For all $n \in \mathbb N$, $$f_n = \frac{\varphi^n - \widetilde \varphi^n}{\sqrt 5}.$$
We will show this by induction on $n$.
Base case. For $n = 0$, we have $f_0 = 0 = \frac{\varphi^0 - \widetilde \varphi^0}{\sqrt 5}$. For $n = 1$, we have \[ \frac{\varphi - \widetilde \varphi}{\sqrt 5} = \frac{\frac{1+\sqrt 5}{2} - \frac{1-\sqrt 5}{2}}{\sqrt 5} = \frac{\frac{2\sqrt 5}{2}}{\sqrt 5} = \frac{\sqrt 5}{\sqrt 5} = 1. \]
Inductive case. Let $k$ be an arbitrary natural number. Suppose that $f_k = \frac{\varphi^k - \widetilde \varphi^k}{\sqrt 5}$. Consider $f_{k+1}$. \begin{align*} f_{k+1} &= f_k + f_{k-1} & \text{Fibonacci numbers} \\ &= \frac{\varphi^k - \widetilde \varphi^k}{\sqrt 5} + f_{k-1} &\text{inductive hypothesis} \\ &\cdots \end{align*}
Unfortunately, it seems like we are stuck here. We need to say something about $f_{k-1}$ but our inductive hypothesis only covers $f_k$. What can we do?
One way to fix this is to change the statement we're trying to prove by including some additional information about terms that come before $n$. This is kind of awkward. What would be better if there were a way to add a bit more to our inductive hypothesis. However, the induction axiom doesn't have any room for this: \[P(0) \wedge \forall k (P(k) \rightarrow P(k+1)) \rightarrow \forall n P(n).\]

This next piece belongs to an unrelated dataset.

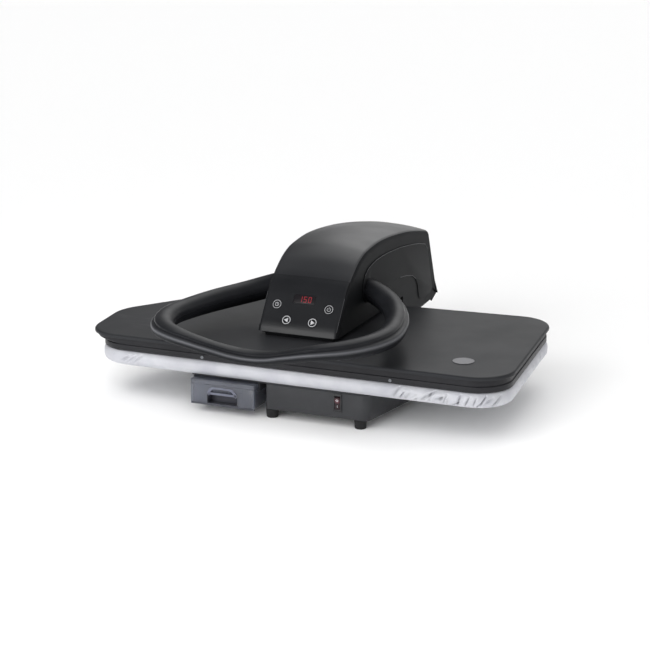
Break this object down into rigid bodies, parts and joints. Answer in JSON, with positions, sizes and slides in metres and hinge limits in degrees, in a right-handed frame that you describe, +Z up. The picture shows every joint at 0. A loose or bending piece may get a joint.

The inductive hypothesis here is $P(k)$. If we want to say more in our inductive hypothesis, we have to change our axiom and replace $P(k)$ with something else. In essence, when we add more to our inductive hypothesis, we make our inductive hypothesis stronger. Instead, we will consider the following strong induction axiom: \[P(0) \wedge \forall k (\forall j(j \leq k \rightarrow P(j)) \rightarrow P(k+1)) \rightarrow \forall n P(n).\] This is called strong induction since the assumption we make in the inductive case is stronger.